Market design evolution is equally critical. The shift toward nodal and real-time pricing models that value location-specific energy and ancillary services will incentivize developers to site projects where curtailment risk is low. The emergence of "locational marginal curtailment" signals could directly reflect congestion costs in investment decisions, much as locational marginal prices do today. Over time, a well-calibrated curtailment level—perhaps 3-5% of potential generation—will be viewed not as a liability but as a buffer that enables the grid to operate high shares of renewables reliably.

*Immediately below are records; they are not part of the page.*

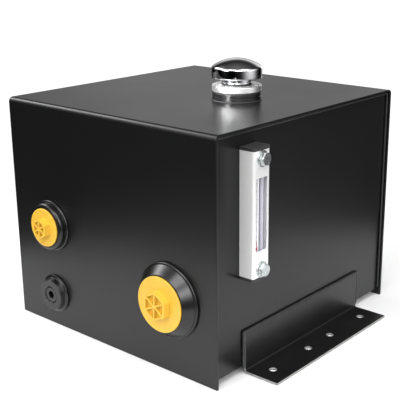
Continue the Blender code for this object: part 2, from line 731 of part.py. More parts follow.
def gauge_sight_tube(look):
    half = GAUGE_PITCH / 2 - BOLT_RADIUS - 3 * MM
    profile = [(TUBE_RADIUS, half), (TUBE_RADIUS, -half), (TUBE_BORE, -half), (TUBE_BORE, half)]
    out, along = TUBE_AT
    return turned("gauge_sight_tube", profile, look,
                  (SIDE_X + out, GAUGE_Y + along, GAUGE_Z), steps=SMALL_ROUND, ring=True)


def gauge_scale_plate(look):
    """A printed strip beside the tube, held between the end blocks."""
    front_edge = GAUGE_WALL + GAP - GAUGE_WIDTH / 2
    return gauge_box("gauge_scale_plate", look, SCALE_FACE - SCALE_THICKNESS, SCALE_FACE,
                     SCALE_EDGE - front_edge, 2 * (BLOCK_INNER - GAP),
                     shift_y=(SCALE_EDGE + front_edge) / 2)


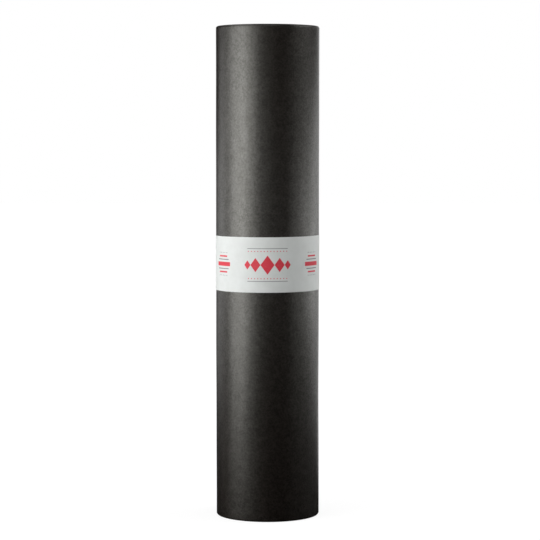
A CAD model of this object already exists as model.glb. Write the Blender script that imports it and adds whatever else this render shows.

As climate policy pushes toward 100% clean electricity targets, the role of curtailment will inevitably evolve. The International Renewable Energy Agency (IRENA) projects that acceptable curtailment rates could double by 2030 in the highest-renewable scenarios, even as system reliability improves due to enhanced flexibility. This underscores a crucial insight: in a deeply decarbonized grid, spilling some energy is often the most efficient way to maintain stability, much like a reservoir’s spillway protects a dam during heavy rain. The challenge is not to eliminate curtailment entirely, but to manage it intelligently so that the grid remains both stable and cost-effective.
Conclusion
Renewable power curtailment is far more than wasted green electrons. It is a critical operational lever that guards against cascading failures, regulates frequency and voltage, and enables the secure coexistence of inverter-based resources and conventional generation. While economic and environmental opportunity costs are real, a systems-level view reveals that some curtailment is an inevitable—and often efficient—feature of a high-renewables future. Through storage deployment, smarter grid software, flexible demand, and expanded transmission, we can minimize curtailment without compromising reliability. As grids continue to green, the mature, informed management of curtailment will become a hallmark of resilient and sustainable power systems worldwide.